Bourbon Cinnamon Peach Crumble

(A warm, sweet campfire dessert that tastes like home in a skillet.)

Essence:

Soft peaches bubbling under a crisp brown sugar crust with butter and bourbon melting together in the heat. It’s the smell that keeps everyone near the fire a little longer.

Ingredients (Packable Version):

  • 1 can peach slices in syrup (or 3 fresh peaches if in season)

  • 2 tablespoons brown sugar

  • 3 tablespoons oats

  • 2 tablespoons flour

  • 2 tablespoons butter or ghee

  • A pinch of cinnamon

  • A splash of bourbon or a spoon of vanilla extract if preferred

  • Optional: a handful of crushed nuts for crunch

Gear Needed:

  • Small cast iron skillet or foil pie pan

  • Spoon or stick for stirring

  • Foil or lid

Prep at Home:

Mix oats, flour, and brown sugar into a single dry bag. Slice butter into small chunks and keep wrapped in wax paper.

Cooking at Camp:

  1. Drain most of the syrup from the peaches, leaving about two spoonfuls for moisture.

  2. Pour the peaches into the skillet and add bourbon and cinnamon.

  3. In another tin, mix the dry crumble with butter until coarse.

  4. Sprinkle the topping evenly over the fruit.

  5. Cover lightly with foil and set beside the coals.

  6. Let it cook for fifteen to twenty minutes until the edges bubble and the top browns slightly.

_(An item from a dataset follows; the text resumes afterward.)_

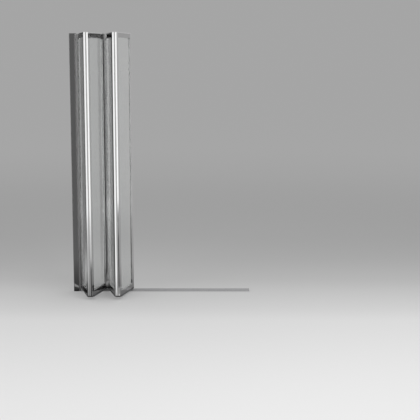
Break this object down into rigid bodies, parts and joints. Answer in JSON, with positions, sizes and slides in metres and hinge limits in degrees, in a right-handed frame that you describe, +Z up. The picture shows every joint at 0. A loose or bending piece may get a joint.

Field Notes (Gramps’ Reflection):

“The best part about this one is the smell. Let the crumble cool just enough to keep from burning your tongue, then eat it slow. Life’s got no hurry when dessert’s good.”

Variations:

  • Use canned apples instead of peaches for an autumn flavor.

  • Add a pinch of nutmeg or clove for colder nights.

Pairing Ideas:

Serve with strong camp coffee or a nip of bourbon from the same bottle. Share it or don’t, it will taste good either way.